In the context of financial support for the Toronto Symphony Orchestra,
John Grant wrote:
>...the TSO is compelled to bottom feed, as it were, for purely monetary
>reasons. With all the money in this Town there is no political or
>corporate will to properly fund our orchestra. Toronto, with all its
>culture--and arguably there's more of it here than anywhere else in the
>world--is still run by a bunch of tight-fisted and closely connected
>corporate creeps who haven't got the stuffing to really promote our
>orchestra. We're not really a provincial town anymore; so our corporate
>elite should stop sitting on its big corporate butt.
I'd be curious to know just what such arguments would look like.
Might "more of it [i.e., culture] here than anywhere else in the world"
relate to Toronto's status as the world's most multicultural city? With
31% of Torontonians belonging to 'visible minorities,' I guess there's
an odd sense in which it's true to say there's *more culture there than
elsewhere* -- however peculiar that claim may be. Canada as a whole, and
Toronto as its largest urban area, may indeed stand as examples to those
richer countries with low birthrates which seem to so fear the ethnic
implications of replenishing their numbers through immigration.
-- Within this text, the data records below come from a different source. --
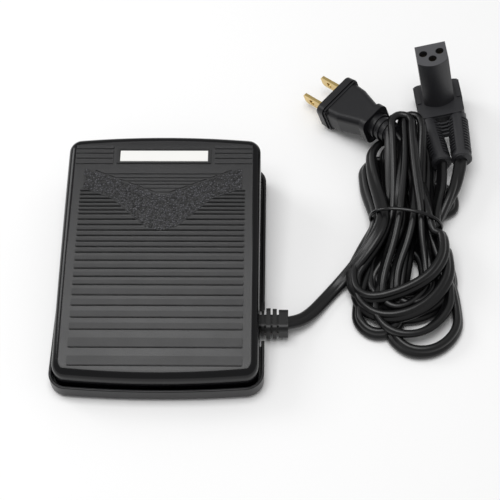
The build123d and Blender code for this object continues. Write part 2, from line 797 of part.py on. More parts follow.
with BuildPart() as connector_local:
    with BuildSketch(Plane.XY.offset(-block_depth)):
        with Locations((0, (block_back - block_front) / 2)):
            RectangleRounded(2 * block_half_width, block_back + block_front, 2.5)
    extrude(amount=block_depth)
    with BuildSketch():
        with BuildLine():
            Polyline((-nose_half_width, -nose_side), (-nose_half_width, nose_back), (nose_half_width, nose_back),
                     (nose_half_width, -nose_side))
            ThreePointArc((nose_half_width, -nose_side), (0, -nose_front), (-nose_half_width, -nose_side))
        make_face()
    extrude(amount=nose_length)
    for side in (-1, 1):
        with BuildSketch(Plane(origin=(side * tail_start[0], tail_start[1], tail_z), z_dir=(0, -1, 0))):
            Ellipse(4.4, 4.4)
        with BuildSketch(Plane(origin=(side * tail_end[0], tail_end[1], tail_z), z_dir=(0, -1, 0))):
            Ellipse(4.4, 4.0)
        loft()
    for place in socket_places:
        with BuildSketch(Plane.XY.offset(nose_length)):
            with Locations(place):
                Circle(socket_radius)
        extrude(amount=-22, mode=Mode.SUBTRACT)

connector_body = connector_local.part.moved(connector_frame.location)
connector_body.label = "connector_body"
export_step(connector_body, "parts/connector_body.step")

with BuildPart() as contacts_local:
    with BuildSketch(Plane.XY.offset(nose_length - 22)):
        with Locations(*socket_places):
            Circle(socket_radius)
            Circle(socket_radius - 0.35, mode=Mode.SUBTRACT)
    extrude(amount=18)

connector_contacts = contacts_local.part.moved(connector_frame.location)
connector_contacts.label = "connector_contacts"
export_step(connector_contacts, "parts/connector_contacts.step")


def tail_mouth(side):
    """Centre of a tail's open end, in the pedal's frame."""
    return tuple(connector_frame.from_local_coords(Vector(side * tail_end[0], tail_end[1], tail_z)))


for name, side, middle, end in (("pedal_lead_end", -1, (130.0, 49.0, 7.6), (126.5, 38.0, 7.2)),
                                ("mains_lead_end", 1, (135.4, 48.0, 7.4), (129.2, 34.0, 7.2))):
    cord_tube(name, [tail_mouth(side), middle, end])

# ---------------------------------------------------------------- mains plug

# Local frame: X runs from the face towards the cord, Y across, Z up
plug_frame = Plane(origin=(80.4, 99.5, 10.2), x_dir=(0.669, -0.712, 0.214), z_dir=(-0.3, 0.005, 0.954))
plug_sections = [(0.0, 24.4, 15.0), (4.0, 24.8, 15.4), (4.4, 22.4, 13.8), (12.0, 21.0, 13.4), (24.8, 13.6, 12.4)]
collar = (24.8, 28.0, 16.4, 15.2)
boot_end_x = 40.0
blade_spacing = 12.7
blade_length = 16.0
blade_size = (6.35, 1.5)

with BuildPart() as plug_local:
    for low, high in ((0, 1), (2, 3), (3, 4)):
        for x, width, height in (plug_sections[low], plug_sections[high]):
            with BuildSketch(Plane.YZ.offset(x)):
                RectangleRounded(width, height, 3.2)
        loft()
    with BuildSketch(Plane.YZ.offset(plug_sections[1][0])):
        RectangleRounded(22.4, 13.8, 3.2)
    extrude(amount=0.4)
    with BuildSketch(Plane.YZ.offset(collar[0])):
        RectangleRounded(collar[2], collar[3], 4.0)
    extrude(amount=collar[1] - collar[0])
    with BuildSketch(Plane.YZ.offset(collar[1])):
        Circle(5.9)
    with BuildSketch(Plane.YZ.offset(boot_end_x)):
        Circle(4.6)
    loft()

plug_body = plug_local.part.moved(plug_frame.location)
plug_body.label = "plug_body"
export_step(plug_body, "parts/plug_body.step")

with BuildPart() as blades_local:
    for side in (-1, 1):
        with Locations((-blade_length / 2, side * blade_spacing / 2, 0)):
            Box(blade_length, blade_size[1], blade_size[0])
        with Locations((-blade_length * 0.66, side * blade_spacing / 2, 0)):
            Cylinder(1.6, 3, rotation=(90, 0, 0), mode=Mode.SUBTRACT)
    chamfer(blades_local.faces().group_by(Axis.X)[0].edges().filter_by(Axis.Y), 1.2)

plug_blades = blades_local.part.moved(plug_frame.location)
plug_blades.label = "plug_blades"
export_step(plug_blades, "parts/plug_blades.step")
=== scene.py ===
# %% [markdown]
# # A sewing machine's foot control
# The object is a hinged, ribbed cover on a low tray, with two flat cords tied in a hank, a mains plug
# and a right-angled machine connector. The mechanical parts arrive from the CAD frame.
# Blender adds what is soft or finely textured, and every finish.

# %% Load the frame
import math
import random

import bmesh
import bpy
from mathutils import Matrix, Vector


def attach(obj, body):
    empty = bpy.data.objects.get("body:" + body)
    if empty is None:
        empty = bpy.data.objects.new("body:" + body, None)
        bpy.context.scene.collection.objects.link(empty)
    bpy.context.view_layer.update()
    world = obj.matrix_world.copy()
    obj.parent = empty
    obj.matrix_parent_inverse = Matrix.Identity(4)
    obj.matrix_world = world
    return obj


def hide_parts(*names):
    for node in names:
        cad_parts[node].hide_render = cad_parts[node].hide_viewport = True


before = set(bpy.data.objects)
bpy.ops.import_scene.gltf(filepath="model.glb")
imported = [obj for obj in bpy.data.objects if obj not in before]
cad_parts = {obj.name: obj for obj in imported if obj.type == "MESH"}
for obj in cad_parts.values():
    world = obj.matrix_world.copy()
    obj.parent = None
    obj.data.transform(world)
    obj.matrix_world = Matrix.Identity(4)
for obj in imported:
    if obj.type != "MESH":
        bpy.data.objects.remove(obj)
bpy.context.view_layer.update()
MM = 0.001

# %% [markdown]
# ## Camera, floor and light
# The view is from above the near end, with a long lens, on a white sweep. A wide overhead softbox
# gives the flat top its even sheen, and a weaker one stands behind on the left. The white
# surroundings give every rounded edge a pale line.

# %% Camera
camera_data = bpy.data.cameras.new("camera")
camera = bpy.data.objects.new("camera", camera_data)
bpy.context.scene.collection.objects.link(camera)
bpy.context.scene.camera = camera
pitch, yaw, roll = (math.radians(angle) for angle in (55.539, 2.426, -1.839))
forward = Vector((-math.sin(yaw) * math.cos(pitch), math.cos(yaw) * math.cos(pitch), -math.sin(pitch)))
level_right = Vector((math.cos(yaw), math.sin(yaw), 0))
level_up = level_right.cross(forward)
right = level_right * math.cos(roll) + level_up * math.sin(roll)
up = level_up * math.cos(roll) - level_right * math.sin(roll)
camera.matrix_world = Matrix((right, up, -forward)).transposed().to_4x4()
camera.location = Vector((53.15, -315.69, 486.07)) * MM
camera_data.sensor_width = 36
camera_data.lens = 91.61
camera_data.clip_start = 0.01

# %% A helper for node trees
def add_node(tree, kind, settings=(), **inputs):
    """Adds a node. settings are its own properties; inputs are values, or sockets to link from."""
    node = tree.nodes.new(kind)
    for name, value in dict(settings).items():
        setattr(node, name, value)
    for name, value in inputs.items():
        socket = node.inputs[int(name[1:])] if name[1:].isdigit() else node.inputs[name.replace("_", " ")]
        if isinstance(value, bpy.types.NodeSocket):
            tree.links.new(value, socket)
        else:
            socket.default_value = value
    return node


def linear(hex_colour):
    """An sRGB hex value as linear RGBA."""
    channels = [int(hex_colour[i:i + 2], 16) / 255 for i in (1, 3, 5)]
    return tuple(c / 12.92 if c <= 0.04045 else ((c + 0.055) / 1.055) ** 2.4 for c in channels) + (1.0,)


# %% Floor, world and softboxes
def plain_material(name, hex_colour, roughness):
    """A plain matt finish, for the stage only."""
    material = bpy.data.materials.new(name)
    material.use_nodes = True
    shader = material.node_tree.nodes["Principled BSDF"]
    shader.inputs["Base Color"].default_value = linear(hex_colour)
    shader.inputs["Roughness"].default_value = roughness
    return material


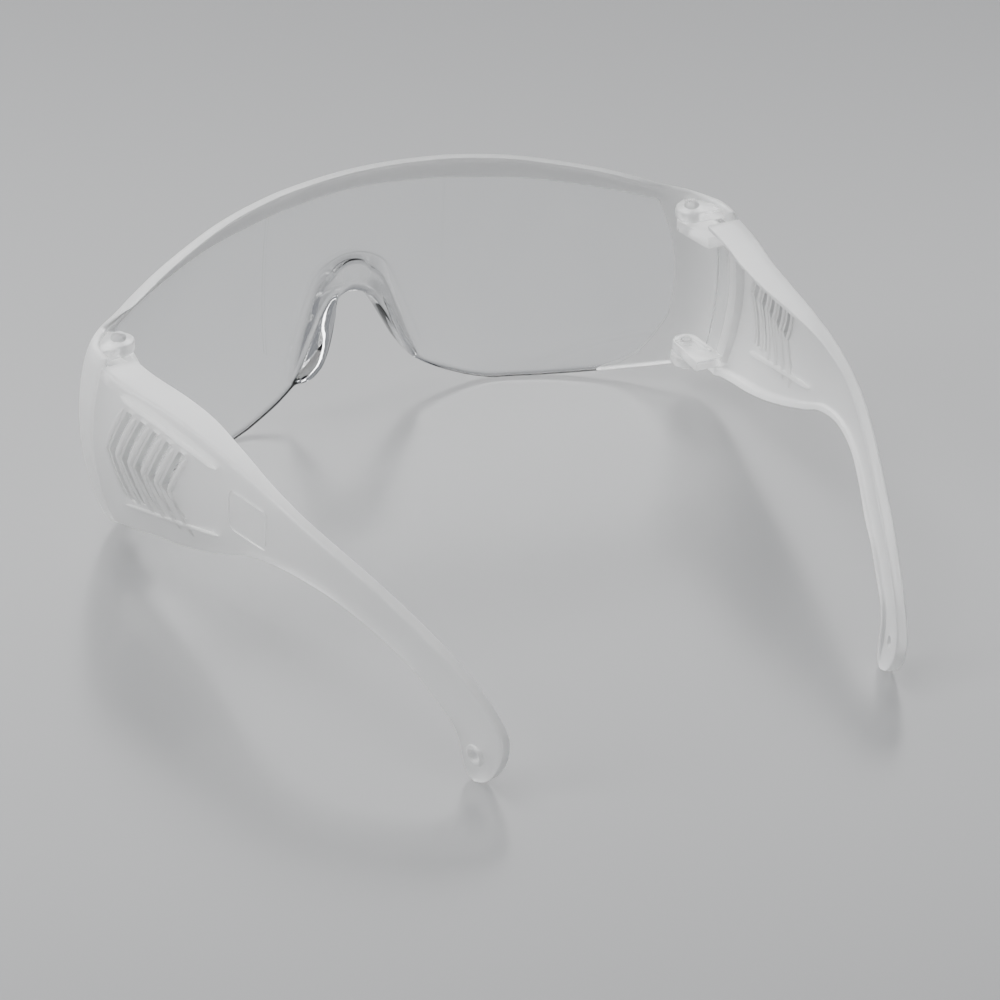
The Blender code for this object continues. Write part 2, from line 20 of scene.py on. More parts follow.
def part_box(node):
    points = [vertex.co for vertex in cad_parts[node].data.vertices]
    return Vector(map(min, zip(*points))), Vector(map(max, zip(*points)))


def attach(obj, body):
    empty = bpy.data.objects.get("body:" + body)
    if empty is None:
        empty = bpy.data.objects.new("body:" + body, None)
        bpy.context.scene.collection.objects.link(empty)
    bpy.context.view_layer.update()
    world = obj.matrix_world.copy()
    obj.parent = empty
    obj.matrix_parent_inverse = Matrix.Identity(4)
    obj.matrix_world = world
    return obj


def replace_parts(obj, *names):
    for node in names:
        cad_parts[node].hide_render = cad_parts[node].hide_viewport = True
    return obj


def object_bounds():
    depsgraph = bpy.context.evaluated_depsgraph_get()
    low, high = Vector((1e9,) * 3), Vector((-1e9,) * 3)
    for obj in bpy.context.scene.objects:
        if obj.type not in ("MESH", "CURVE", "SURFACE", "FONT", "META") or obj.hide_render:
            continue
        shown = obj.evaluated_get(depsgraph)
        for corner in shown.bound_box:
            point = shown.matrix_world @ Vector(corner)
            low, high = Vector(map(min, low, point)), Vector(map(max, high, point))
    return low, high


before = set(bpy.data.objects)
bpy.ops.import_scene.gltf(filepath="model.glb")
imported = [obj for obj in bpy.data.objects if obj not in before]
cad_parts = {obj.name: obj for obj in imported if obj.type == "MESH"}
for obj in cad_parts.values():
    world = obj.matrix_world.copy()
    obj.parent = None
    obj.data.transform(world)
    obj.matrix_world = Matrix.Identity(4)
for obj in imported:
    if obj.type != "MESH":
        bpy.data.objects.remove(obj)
CAD_LOW, CAD_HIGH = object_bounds()
print("CAD box", [round(v, 4) for v in (*CAD_LOW, *CAD_HIGH)])

# %% [markdown]
# ## The skin
#
# The plan curve could be one spline, but the mould maker built it from arcs: a flat front, a
# tight corner, a long side. Arcs are easy to measure along, so a run on the curve is exact. The
# bulge is an arc in the other direction whose radius changes from the front to the temple tip.

# %% Measures of the skin
MM = 0.001
FRONT_RADIUS = 132 * MM
FRONT_HALF_CHORD = 77 * MM
CORNER_RADIUS = 16.5 * MM
SIDE_RADIUS = 110 * MM
SIDE_TURN = math.radians(11)
PANEL_RUN = 42 * MM
ARM_RADIUS = 170 * MM
ARM_TURN = math.radians(9)
BULGE_RADIUS = [
    (0, 150), (31, 134), (60, 90), (100, 57), (125, 36), (165, 45), (200, 70), (240, 200),
]
BULGE_CREST = [
    (0, 32), (31, 31.5), (60, 30), (100, 30), (125, 31), (165, 35), (200, 36), (240, 12),
]
HINGE_SETBACK = 33.2 * MM
SEAM_SETBACK = 8.3 * MM


def smooth(points, x):
    """Value at x of a smooth curve through (x, value) points, without overshoot."""
    if x <= points[0][0]:
        return points[0][1]
    if x >= points[-1][0]:
        return points[-1][1]
    i = max(k for k in range(len(points) - 1) if points[k][0] <= x)
    slopes = [(b[1] - a[1]) / (b[0] - a[0]) for a, b in zip(points, points[1:])]

    def tangent(k):
        if k == 0:
            return 0.0 if points[0][0] == 0 else slopes[0]
        if k == len(points) - 1:
            return slopes[-1]
        before, after = slopes[k - 1], slopes[k]
        return 0.0 if before * after <= 0 else 2 * before * after / (before + after)

    (x0, y0), (x1, y1) = points[i], points[i + 1]
    h = x1 - x0
    t = (x - x0) / h
    start, end = tangent(i) * h, tangent(i + 1) * h
    rise = y1 - y0
    return y0 + t * (start + t * (3 * rise - 2 * start - end + t * (start + end - 2 * rise)))


def smooth_mm(points, x):
    """The same for a list in millimetres, with x and the value in metres."""
    return smooth(points, x / MM) * MM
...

That said, I'm not sure that there's much to be construed regarding the
financial support of symphony orchestras from this demographic fact. On
the contrary: those 1-of-every-3 Torontonians are still at the lower end
of the spectrum of income and influence, and supporters of Toronto's CM
orchestras, dance troupes, etc., most likely still come from its upper
echelons: traditional elites such as White Anglo-Saxon Protestants and
others of longer standing. Tight-fisted or not, I don't see how their
living in a multicultural milieu would swing them to behave any
differently.
If, on the unlikelier other hand, there are significant numbers of minority
corporate citizens in Toronto who could be financially supporting their
orchestra, perhaps someone should coax them to do so. But that's always a
difficult case to make to _any_ individuals or groups, isn't it?
In short, I'm not sure how Toronto's "corporate creeps" compare with those
in other cities, nor have I any idea of the magnitude of their corporate
buttocks. Maybe you or others do, and I'd be interested to hear any such
insights.
For that matter, I'd be interested in any statistical or other gauges of
*any* city's moneyed elites' largesse in cultural areas like CM.